## Dataset extract:
--- --- ---
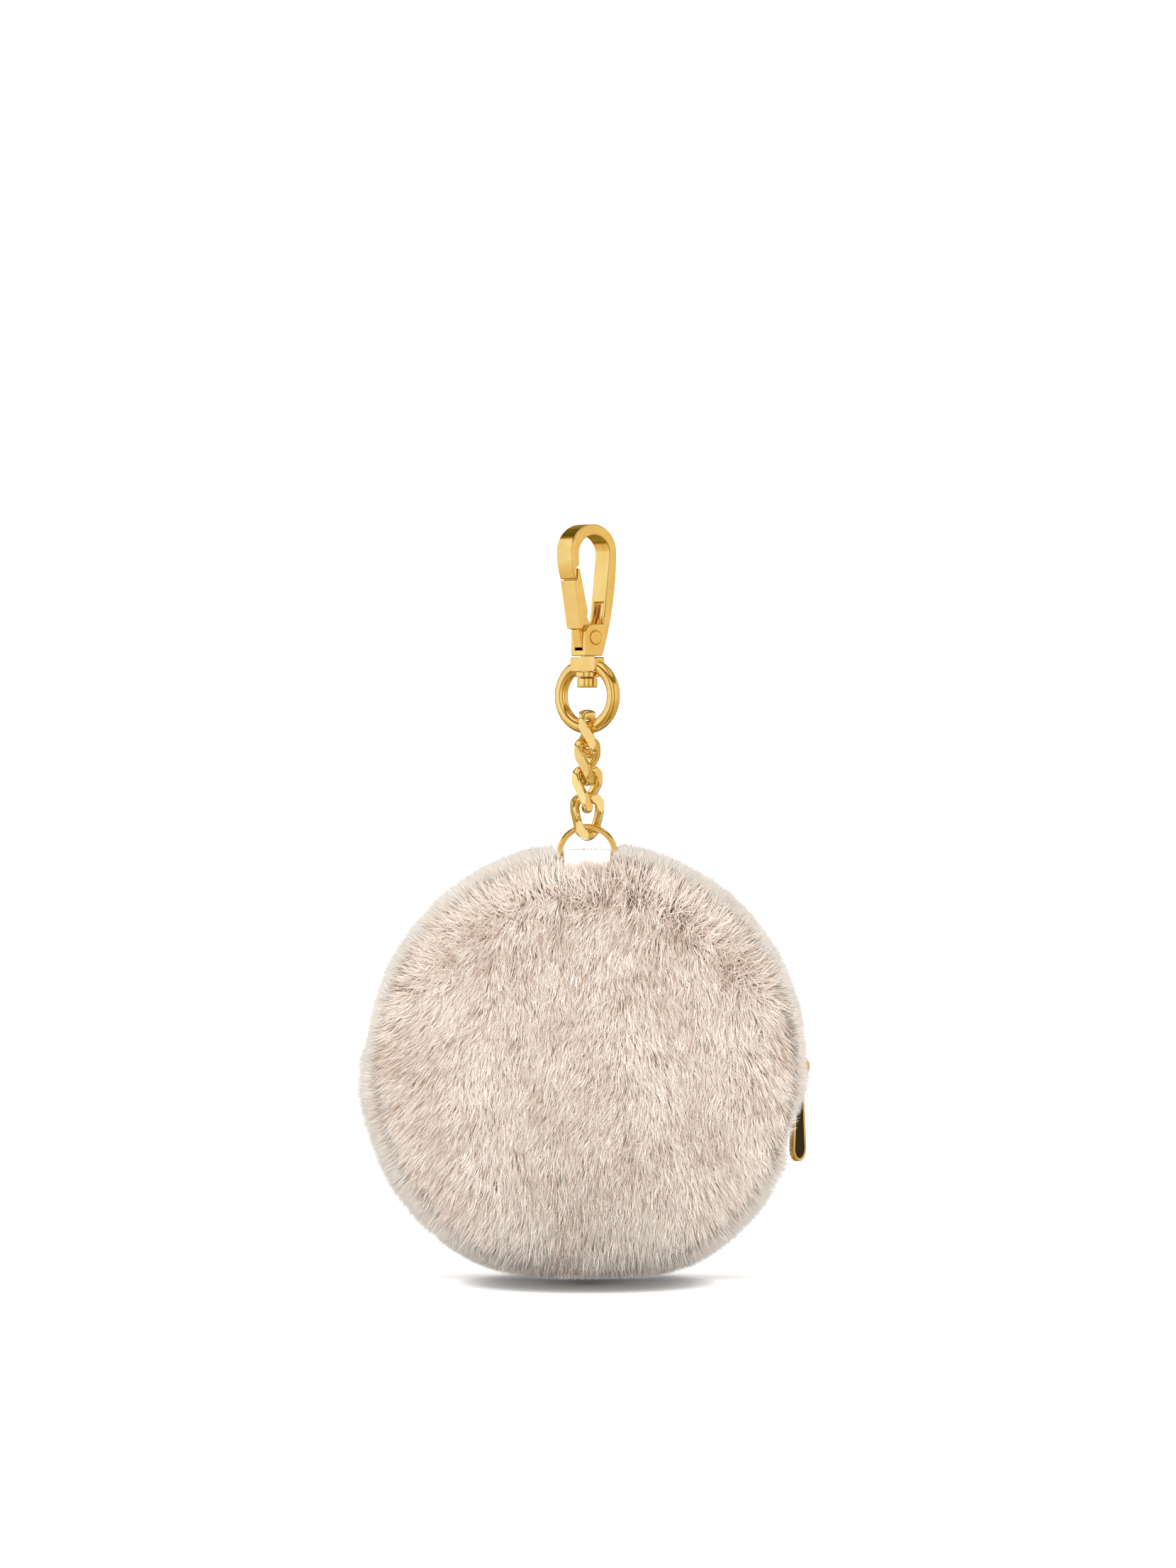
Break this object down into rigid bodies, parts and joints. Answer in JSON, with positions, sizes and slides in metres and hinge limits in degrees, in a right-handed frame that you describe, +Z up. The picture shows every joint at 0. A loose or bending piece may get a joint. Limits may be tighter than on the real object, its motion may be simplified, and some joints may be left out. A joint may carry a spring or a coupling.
{
  "type": "plush keychain",
  "caption": "Round faux-fur zip pouch hanging by a leather tab, D-ring and curb chain from a swivel snap hook.",
  "frame": {"origin": "centre of the round crown of the snap hook's eye, on the line that the keychain hangs from", "axes": "+Z up along the hanging line, +X to the right of the pouch's front face, +Y from the front panel towards the back panel"},
  "size_m": [0.0943, 0.037, 0.162],
  "materials": {
    "gold_cast": "polished yellow-gold plating",
    "gold_wire": "polished yellow-gold plated wire with diamond-cut flats",
    "zip_metal": "satin gold-coloured zip metal",
    "copper_spring": "coppery spring wire",
    "white_leather": "smooth white leather, fine grain",
    "white_thread": "white sewing thread",
    "plush_fur": "dense beige faux fur with darker roots",
    "wadding": "soft white wadding",
    "satin_lining": "beige satin lining",
    "zip_tape": "woven beige zip tape",
    "dark_enamel": "dark glossy enamel"
  },
  "bodies": {
    "hook": {"hook_frame": "gold_cast", "gate_pin": "gold_cast", "gate_spring": "copper_spring", "swivel_rivet": "gold_cast", "swivel_washer": "gold_cast"},
    "gate": {"gate_lever": "gold_cast"},
    "swivel": {"swivel_ring": "gold_cast"},
    "link_1": {"chain_link_1": "gold_wire"},
    "link_2": {"chain_link_2": "gold_wire"},
    "link_3": {"chain_link_3": "gold_wire"},
    "link_4": {"chain_link_4": "gold_wire"},
    "dee": {"d_ring": "gold_wire"},
    "pouch": {"leather_tab": "white_leather", "tab_stitches": "white_thread", "fur_front": "plush_fur", "padding_front": "wadding", "lining_front": "satin_lining", "fur_rim_front": "plush_fur", "fur_gusset": "plush_fur", "lining_gusset": "satin_lining", "fur_back_lower": "plush_fur", "padding_back_lower": "wadding", "lining_back_lower": "satin_lining", "zip_tape_front": "zip_tape", "zip_teeth_front": "zip_metal", "zip_tape_ends": "zip_tape", "zip_teeth_ends": "zip_metal", "zip_stops": "zip_metal"},
    "flap": {"fur_back_upper": "plush_fur", "padding_back_upper": "wadding", "lining_back_upper": "satin_lining", "fur_rim_back": "plush_fur", "zip_tape_back": "zip_tape", "zip_teeth_back": "zip_metal"},
    "slider": {"slider_body": "gold_cast", "slider_bail": "gold_cast"},
    "puller": {"zip_puller": "gold_cast", "puller_inlay": "dark_enamel"}
  },
  "joints": [
    {"name": "gate_hinge", "type": "hinge", "parent": "hook", "child": "gate", "pos_m": [0.00025, 0.00017, -0.01795], "axis": [-0.5736, 0.8192, 0], "range_deg": [0, 25], "stiffness_Nm_per_rad": 0.02, "springref_deg": -28.65, "deforming": ["gate_spring"]},
    {"name": "swivel_spin", "type": "hinge", "parent": "hook", "child": "swivel", "pos_m": [0, 0, -0.0304], "axis": [0, 0, 1], "continuous": true},
    {"name": "link_1_swing", "type": "hinge", "parent": "swivel", "child": "link_1", "pos_m": [0, 0, -0.03715], "axis": [0.829, -0.5592, 0], "range_deg": [-30, 30]},
    {"name": "link_2_swing", "type": "hinge", "parent": "link_1", "child": "link_2", "pos_m": [0, 0, -0.04265], "axis": [-0.766, 0.6428, 0], "range_deg": [-25, 25]},
    {"name": "link_3_swing", "type": "hinge", "parent": "link_2", "child": "link_3", "pos_m": [0, 0, -0.04635], "axis": [1, 0, 0], "range_deg": [-25, 25]},
    {"name": "link_4_swing", "type": "hinge", "parent": "link_3", "child": "link_4", "pos_m": [0, 0, -0.05445], "axis": [0, 1, 0], "range_deg": [-25, 25]},
    {"name": "dee_swing", "type": "hinge", "parent": "link_4", "child": "dee", "pos_m": [0, 0, -0.0585], "axis": [1, 0, 0], "range_deg": [-30, 30]},
    {"name": "tab_swing", "type": "hinge", "parent": "dee", "child": "pouch", "pos_m": [0, 0, -0.06535], "axis": [1, 0, 0], "range_deg": [-35, 35]},
    {"name": "slider_travel", "type": "hinge", "parent": "pouch", "child": "slider", "pos_m": [0, 0.01, -0.10945], "axis": [0, -1, 0], "range_deg": [0, 168]},
    {"name": "puller_swing", "type": "hinge", "parent": "slider", "child": "puller", "pos_m": [0.04539, 0.01, -0.11024], "axis": [0, -1, 0], "range_deg": [0, 150]},
    {"name": "mouth_fold", "type": "hinge", "parent": "pouch", "child": "flap", "pos_m": [0, 0.0287, -0.10295], "axis": [-1, 0, 0], "range_deg": [0, 32]}
  ]
}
--- --- ---
## Problem requirements:
Return the lines above exactly, keeping every word.

## Task result:
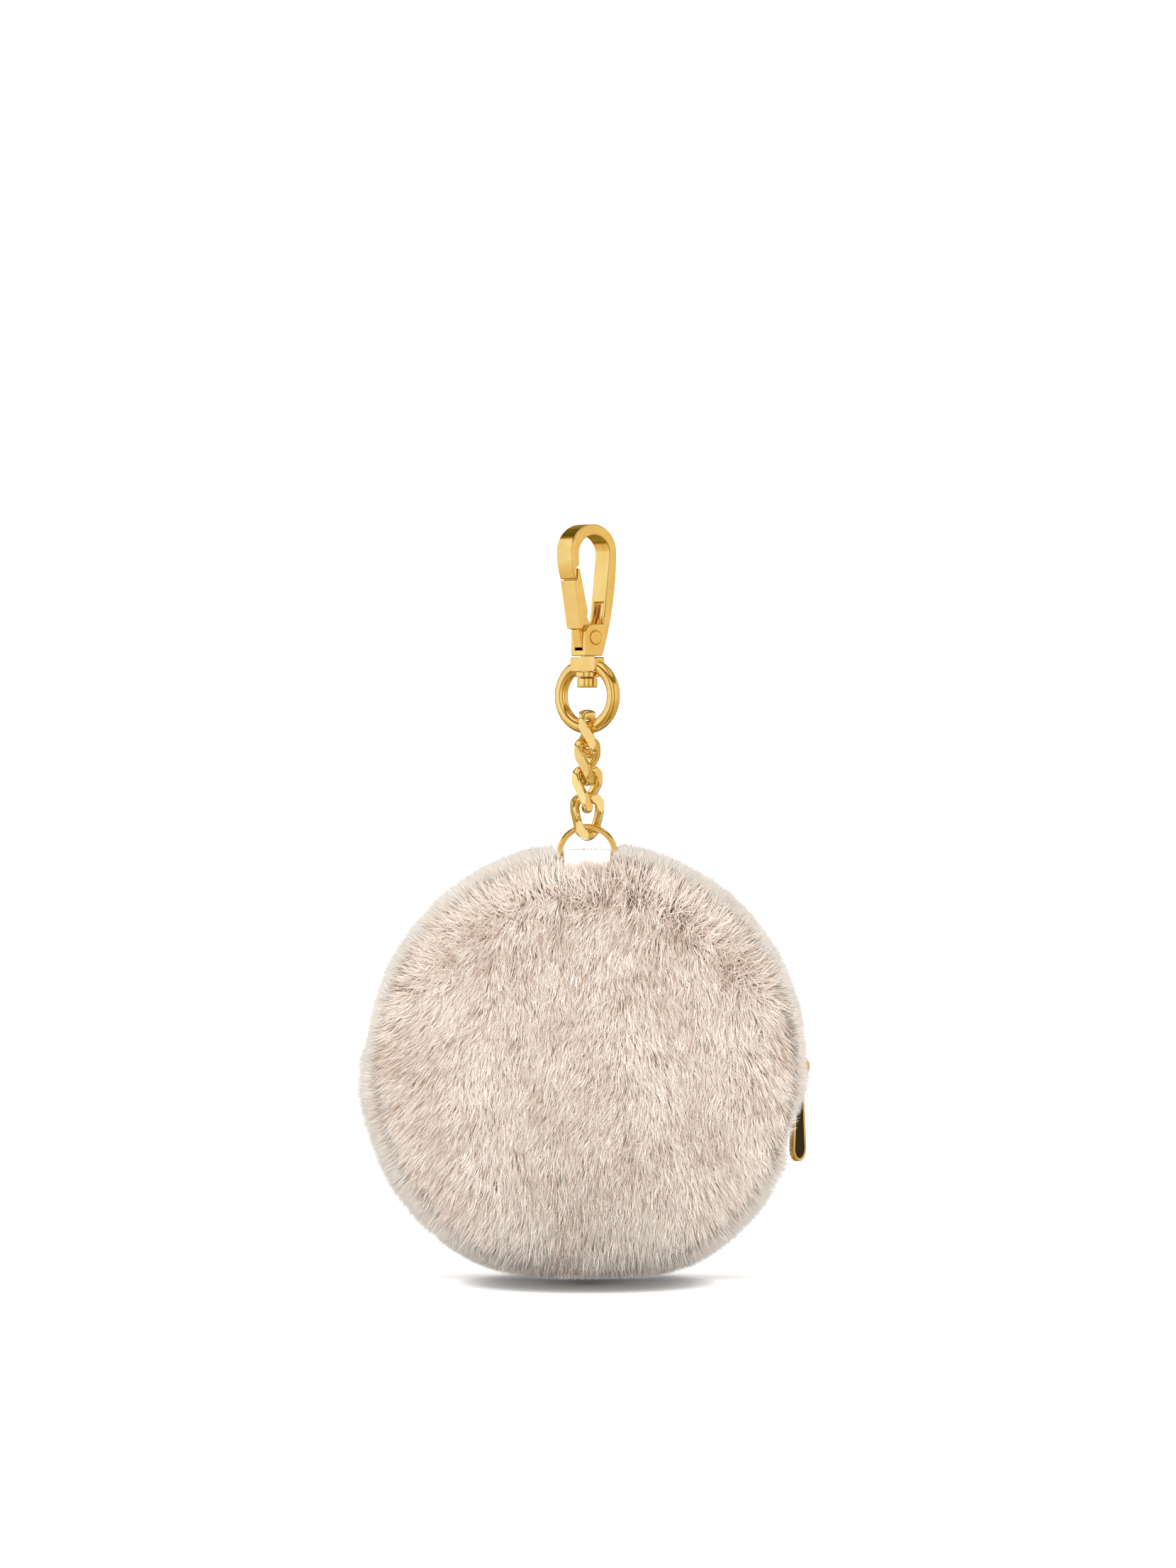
Break this object down into rigid bodies, parts and joints. Answer in JSON, with positions, sizes and slides in metres and hinge limits in degrees, in a right-handed frame that you describe, +Z up. The picture shows every joint at 0. A loose or bending piece may get a joint. Limits may be tighter than on the real object, its motion may be simplified, and some joints may be left out. A joint may carry a spring or a coupling.
{
  "type": "plush keychain",
  "caption": "Round faux-fur zip pouch hanging by a leather tab, D-ring and curb chain from a swivel snap hook.",
  "frame": {"origin": "centre of the round crown of the snap hook's eye, on the line that the keychain hangs from", "axes": "+Z up along the hanging line, +X to the right of the pouch's front face, +Y from the front panel towards the back panel"},
  "size_m": [0.0943, 0.037, 0.162],
  "materials": {
    "gold_cast": "polished yellow-gold plating",
    "gold_wire": "polished yellow-gold plated wire with diamond-cut flats",
    "zip_metal": "satin gold-coloured zip metal",
    "copper_spring": "coppery spring wire",
    "white_leather": "smooth white leather, fine grain",
    "white_thread": "white sewing thread",
    "plush_fur": "dense beige faux fur with darker roots",
    "wadding": "soft white wadding",
    "satin_lining": "beige satin lining",
    "zip_tape": "woven beige zip tape",
    "dark_enamel": "dark glossy enamel"
  },
  "bodies": {
    "hook": {"hook_frame": "gold_cast", "gate_pin": "gold_cast", "gate_spring": "copper_spring", "swivel_rivet": "gold_cast", "swivel_washer": "gold_cast"},
    "gate": {"gate_lever": "gold_cast"},
    "swivel": {"swivel_ring": "gold_cast"},
    "link_1": {"chain_link_1": "gold_wire"},
    "link_2": {"chain_link_2": "gold_wire"},
    "link_3": {"chain_link_3": "gold_wire"},
    "link_4": {"chain_link_4": "gold_wire"},
    "dee": {"d_ring": "gold_wire"},
    "pouch": {"leather_tab": "white_leather", "tab_stitches": "white_thread", "fur_front": "plush_fur", "padding_front": "wadding", "lining_front": "satin_lining", "fur_rim_front": "plush_fur", "fur_gusset": "plush_fur", "lining_gusset": "satin_lining", "fur_back_lower": "plush_fur", "padding_back_lower": "wadding", "lining_back_lower": "satin_lining", "zip_tape_front": "zip_tape", "zip_teeth_front": "zip_metal", "zip_tape_ends": "zip_tape", "zip_teeth_ends": "zip_metal", "zip_stops": "zip_metal"},
    "flap": {"fur_back_upper": "plush_fur", "padding_back_upper": "wadding", "lining_back_upper": "satin_lining", "fur_rim_back": "plush_fur", "zip_tape_back": "zip_tape", "zip_teeth_back": "zip_metal"},
    "slider": {"slider_body": "gold_cast", "slider_bail": "gold_cast"},
    "puller": {"zip_puller": "gold_cast", "puller_inlay": "dark_enamel"}
  },
  "joints": [
    {"name": "gate_hinge", "type": "hinge", "parent": "hook", "child": "gate", "pos_m": [0.00025, 0.00017, -0.01795], "axis": [-0.5736, 0.8192, 0], "range_deg": [0, 25], "stiffness_Nm_per_rad": 0.02, "springref_deg": -28.65, "deforming": ["gate_spring"]},
    {"name": "swivel_spin", "type": "hinge", "parent": "hook", "child": "swivel", "pos_m": [0, 0, -0.0304], "axis": [0, 0, 1], "continuous": true},
    {"name": "link_1_swing", "type": "hinge", "parent": "swivel", "child": "link_1", "pos_m": [0, 0, -0.03715], "axis": [0.829, -0.5592, 0], "range_deg": [-30, 30]},
    {"name": "link_2_swing", "type": "hinge", "parent": "link_1", "child": "link_2", "pos_m": [0, 0, -0.04265], "axis": [-0.766, 0.6428, 0], "range_deg": [-25, 25]},
    {"name": "link_3_swing", "type": "hinge", "parent": "link_2", "child": "link_3", "pos_m": [0, 0, -0.04635], "axis": [1, 0, 0], "range_deg": [-25, 25]},
    {"name": "link_4_swing", "type": "hinge", "parent": "link_3", "child": "link_4", "pos_m": [0, 0, -0.05445], "axis": [0, 1, 0], "range_deg": [-25, 25]},
    {"name": "dee_swing", "type": "hinge", "parent": "link_4", "child": "dee", "pos_m": [0, 0, -0.0585], "axis": [1, 0, 0], "range_deg": [-30, 30]},
    {"name": "tab_swing", "type": "hinge", "parent": "dee", "child": "pouch", "pos_m": [0, 0, -0.06535], "axis": [1, 0, 0], "range_deg": [-35, 35]},
    {"name": "slider_travel", "type": "hinge", "parent": "pouch", "child": "slider", "pos_m": [0, 0.01, -0.10945], "axis": [0, -1, 0], "range_deg": [0, 168]},
    {"name": "puller_swing", "type": "hinge", "parent": "slider", "child": "puller", "pos_m": [0.04539, 0.01, -0.11024], "axis": [0, -1, 0], "range_deg": [0, 150]},
    {"name": "mouth_fold", "type": "hinge", "parent": "pouch", "child": "flap", "pos_m": [0, 0.0287, -0.10295], "axis": [-1, 0, 0], "range_deg": [0, 32]}
  ]
}